Les femmes ne s'appartiennent pas. Elles sont la propriété des autres, notamment de ceux qui détiennent l'autorité légitime. Autrement dit, masculine. Et le corps nu de Aliaa Magda El Mahdy vient chahuter une série d'évidences, à savoir que le corps des femmes n'appartient pas à autrui mais à celles qui le portent. Cette vision ne va pas de soi dans toutes les sociétés du monde, et en particulier celles qui sont patriarcales et religieuses. Le corps de Aliaa n'est pas celui de la pornographie et de la publicité. Son exhibition n'est pas gouvernée par la logique du profit. Il n'est pas un corps en offrande. C'est un corps politique qui s'exhibe et qui s'oppose avec la plus grande des violences aux pouvoirs constitués. Une femme arabe nue est un affront public et privé à tous les hommes et à une grande partie des femmes. Il est un corps politique car il vient chahuter ce qui est inscrit au plus profond des structures psychiques et sociales des rapports de domination et d'une vision domestique, sexuelle et politique du travail. Et il est, à terme, subversif. Même si les femmes ont été minorisées et marginalisées lors de ces manifestations, elles sont entrées dans le politique par le corps puisque leurs voix étaient quasiment inaudibles. Le corps nu d'Aliaa est un trouble de l'ordre public. Il y a eu des appels au meurtre car elle a touché aux fondements des structures psychiques et sociales et à l'ordre du sacré. Le corps des femmes ne doit pas être vu. Exactement comme le visage de Dieu. C'est un corps sacré sur lequel on ne peut poser aucune parole, aucun doute, aucune critique. Et un corps de femme qui s'expose doit être effacé à tout jamais. Une musulmane qui se montre nue tente de souiller toutes les autres femmes. Et la souillure se lave par la mort, par l'éradication définitive.
- Que signifie «penser ce corps de manière critique» ?
Il s'agit de soumettre cet événement au principe de la raison raisonnante. Il ne faut pas faire intervenir des catégories de jugements, de morale moralisante, mais il s'agit de se demander : quelle est la nature de cet événement ? Pourquoi advient-il maintenant durant les événements ? Dans ces conditions ? Pourquoi ce sont des femmes qui montrent les choses les plus improbables ? On peut presque se demander : pourquoi l'Egypte ? Pourquoi en Tunisie, il n'y a pas eu des phénomènes de cette nature ? Et pourquoi est-il quasiment impossible dans d'autres pays arabes ? Autrement dit, la critique doit se situer du point de vue de la raison et de la réflexivité. Ce corps nous pose des questions et, en retour, nous devons, grâce aux principes de la raison, poser les questions sur ce qu'il advient de ce corps et ce qui nous advient du point de vue de nos catégories intellectuelles en voyant ce corps apparaître dans des lieux absolument improbables et dans des pays profondément conservateurs et réactionnaires à l'égard des femmes.

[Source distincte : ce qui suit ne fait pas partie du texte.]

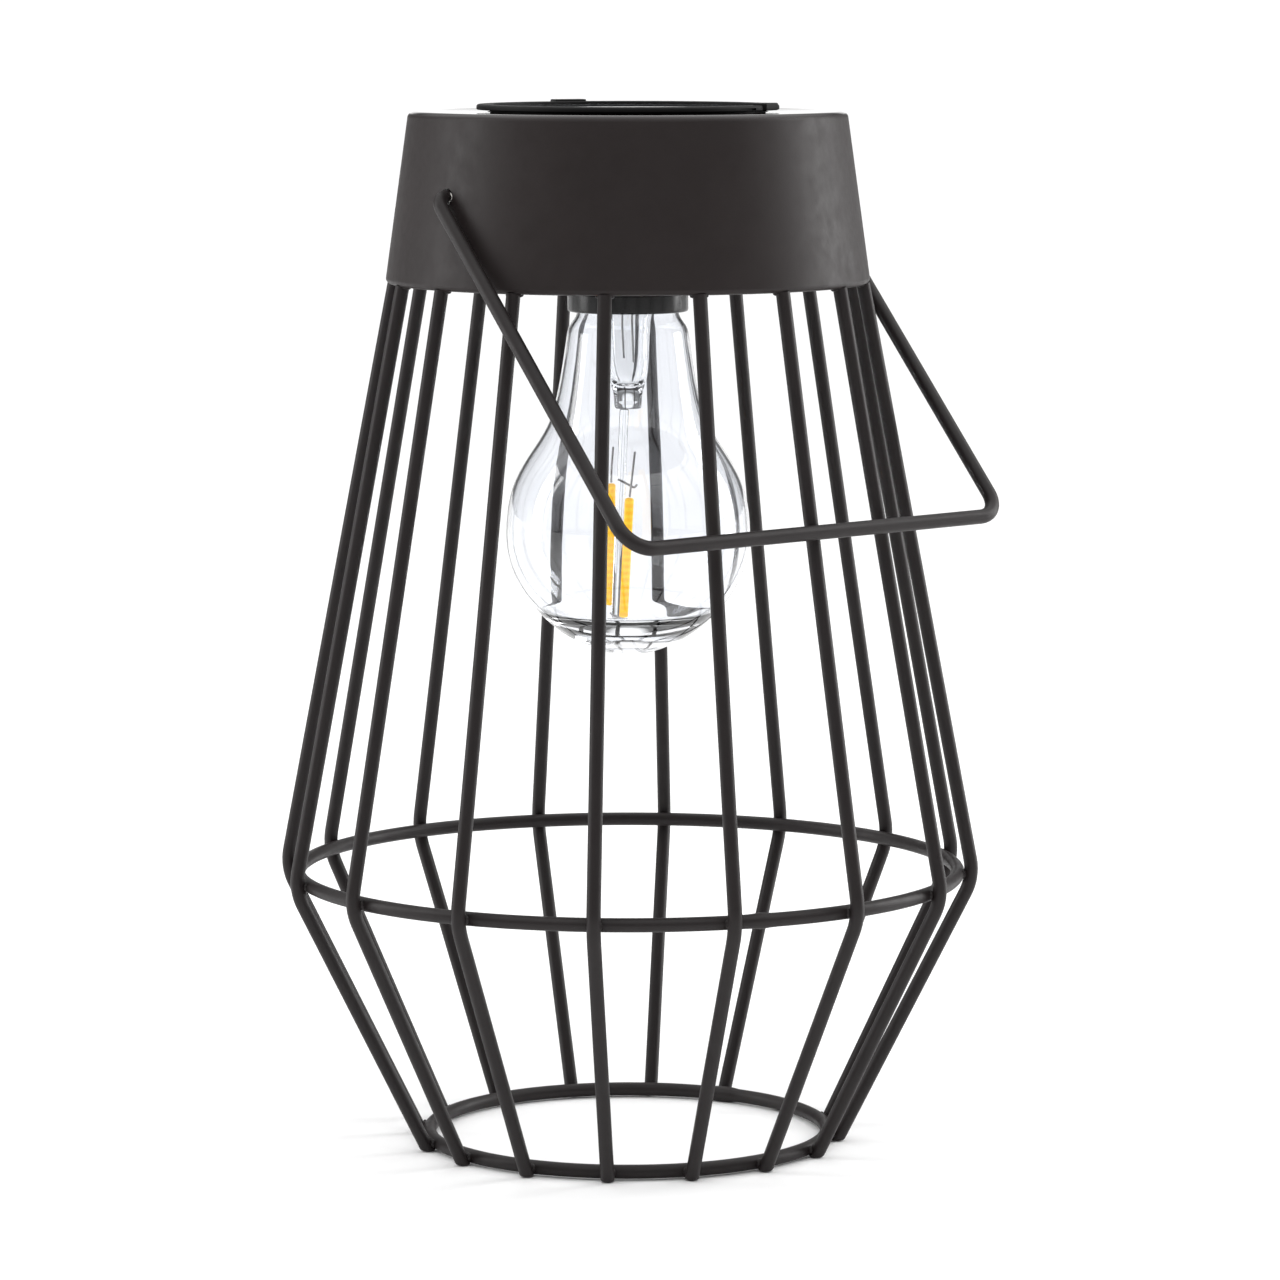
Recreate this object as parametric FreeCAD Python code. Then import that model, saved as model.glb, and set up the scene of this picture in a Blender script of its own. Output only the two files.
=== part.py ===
import FreeCAD, Part
from math import sin, cos, radians, sqrt, atan2, pi, tan
import os

# Solar lantern: a steel cap on a cage of bent wires, with a wire bail and a
# light unit (solar module, battery housing and filament bulb) that drops
# into the cap from above.  Millimetres.  Origin on the cage axis at floor
# level, Z up, front towards -Y.  Azimuths run from the front to the right.

# ---------------------------------------------------------------- cap
CAP_TOP_Z = 253.0        # outer face of the cap's flat top
CAP_BASE_Z = 211.3       # underside of the turned-in lip
CAP_TOP_R = 53.2         # outer radius at the top, before rounding
CAP_BASE_R = 59.0        # outer radius at the lip
CAP_WALL = 1.0           # sheet thickness
CAP_LIP_R = 53.2         # inner edge of the turned-in lip
CAP_TOP_ROUND = 2.2
CAP_LIP_ROUND = 1.5
CAP_HOLE_R = 34.0        # opening the light unit drops through

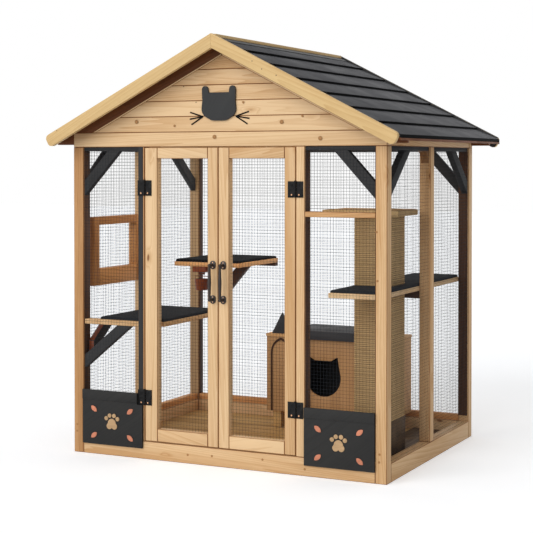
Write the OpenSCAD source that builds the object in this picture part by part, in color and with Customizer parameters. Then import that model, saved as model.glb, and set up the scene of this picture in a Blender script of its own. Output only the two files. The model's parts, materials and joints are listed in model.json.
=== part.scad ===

- «Le corps nu d'Aliaa Magda El Mahdy a cette faculté inattendue de penser ensemble des registres qui ont toujours été tenus séparés : la religion, la politique, la liberté, l'art, la pluralité humaine, l'action en commun», écrivez-vous…
Je pense que l'apparition de ce corps est une petite révolution anthropologique. Ce que bouleverse ce corps c'est, d'une part, les relations entre la terre, c'est-à-dire ici-bas, et le ciel qui représente l'au-delà. Et d'autre part, les registres dont la vocation fondamentale est de produire du sens car ces derniers ne sont jamais isolés. L'art, la politique, la religion sont les produits d'un moment donné de l'histoire. Ensemble, à la fois séparément et collectivement, ils produisent du sens collectif. Toutes les activités créatrices de sens et d'intelligibilité sont aussi fortement agitées, perturbées, troublées par l'apparition de ce corps dans ces sociétés où l'on ne cesse de dire des choses entendues et convenables. Et quand on ose, on le fait de manière critique, mais sans jamais toucher au sacré. Or, ce corps a pour rôle premier de questionner radicalement le sens du sacré et son statut dans les sociétés. Une des conséquences fondamentales qui me semble bénéfique dans un premier temps, c'est de désacraliser le sacré. Ce corps nu balaie d'un seul coup toutes les petites controverses techniques relatives, dépolitisées à bon escient, pour poser la question du monde dans lequel nous vivons.